The Saudi Binladin group has been awarded a massive project to construct a new passenger terminal at the Ibrahim Nasir International Airport for an undisclosed amount.
The state-owned Maldives Airports Company Ltd signed a contract with the Saudi construction giant last night.
Speaking at the ceremony, MACL Managing Director Adil Moosa said the new terminal will be built on reclaimed land in the southwest of the airport island. With a floor area of 78,000 square meters, the new terminal will have 40 departure checking counters, 38 immigration counters, 12 jetties, and six aero-bridges.
President Abdulla Yameen inaugurated a monument for the project at the commencement ceremony.
Yameen had unveiled an ambitious plan last month to develop the airport with US$800 million worth of foreign loans.
The government in December secured a US$373 million concessionary loan from the Chinese EXIM Bank and enlisted China’s Beijing Urban Construction Group to build a new 3.2 kilometre runway, a fuel farm, and a cargo complex.
At a ceremony held earlier this month to mark MACL’s 50th anniversary, Yameen said the government has raised finances for the airport expansion through the Kuwait Fund, Abu Dhabi Fund, and the Saudi Fund for Development.
“I am happy to announce that we have overcome the last obstacle, and syndicate’s main funding, God Willing, has been arranged today,” he said.
The rest of the funds will be arranged through the state budget, he said, adding that drawings for the terminal building have been completed.
The airport will be able to cater to more than seven million passengers by 2018, the project’s estimated date of completion, he said.
Some 1.2 million tourists visited the country last year.
In his remarks last night, Economic Development Minister Mohamed Saeed said tourism revenue will grow to US$4.9 billion by the end of Yameen’s five-year term on the back of the airport expansion and the opening of 50 new resorts.
At an occupancy rate of 65 percent, Saeed said the Maldives’ lucrative tourism industry currently earns US$3.2 billion a year.
The Maldives will be able to repay its foreign debt with new revenue generated as a result of the infrastructure development projects, he said.
Yameen had also expressed confidence that returns from the airport will be high enough to compensate Indian infrastructure giant GMR.

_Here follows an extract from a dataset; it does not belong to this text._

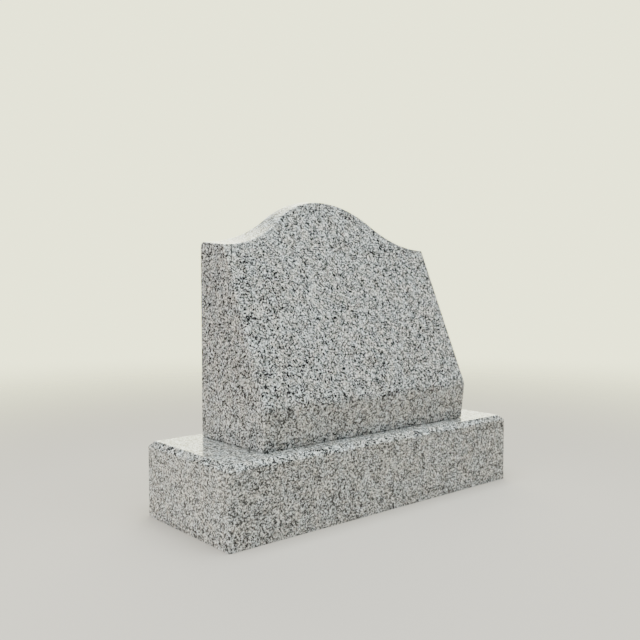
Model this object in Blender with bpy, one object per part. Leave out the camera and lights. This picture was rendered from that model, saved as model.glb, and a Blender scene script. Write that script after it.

The Indian developer is seeking nearly US$1 billion in damages after a Singaporean arbitration tribunal ruled last year that the government had “wrongfully” terminated a “valid and binding” concession agreement in December 2012.
The tribunal is due to determine the amount of compensation owed to the GMR-led consortium. In February, the tribunal ruled that the payout should include GMR’s US$170 million debt to a Singaporean bank.
The awarding of the terminal project also comes after the World Bank warned that the Maldives faces a high risk of external debt distress owing to the current administration’s large-scale infrastructure projects, including the airport expansion.
Since assuming office in November 2013, Yameen’s administration has sought development funding from China and Saudi Arabia amid persisting criticism of human rights abuses from Western powers.
The Saudi Binladin Group is the Middle East’s largest construction firm and an important ally of the kingdom’s royal family. The group’s current projects include the 1km Jeddah Tower, designed to be world’s tallest building, and the expansion of the Masjid al-Ḥarām complex in Mecca.
However, SBG is reportedly struggling with losses amounting to billions after a crane collapse at the Grand Mosque last September killed more than 100 people.
The Saudi authorities blamed the accident on the company’s failure to erect the crane according to the manufacturer’s instructions and suspended new contracts with SBG. The company’s top executives were prohibited from leaving the country.
SBG has since laid off nearly 70,000 workers, sparking protests by employees angered by months of unpaid wages. Earlier this month, the group reportedly asked its 17,000 Saudi staff to either resign or wait for delayed payments.
Citing regional and international bankers, the Wall Street Journal reported in March that SBG was saddled with more than US$30 billion in debt.
The company was founded in 1931 by Sheikh Mohamed Bin Ladin, father of Osama Bin Ladin. The former al-Qaeda leader owned shares in the company until he was disowned by the Bin Ladin family in 1993.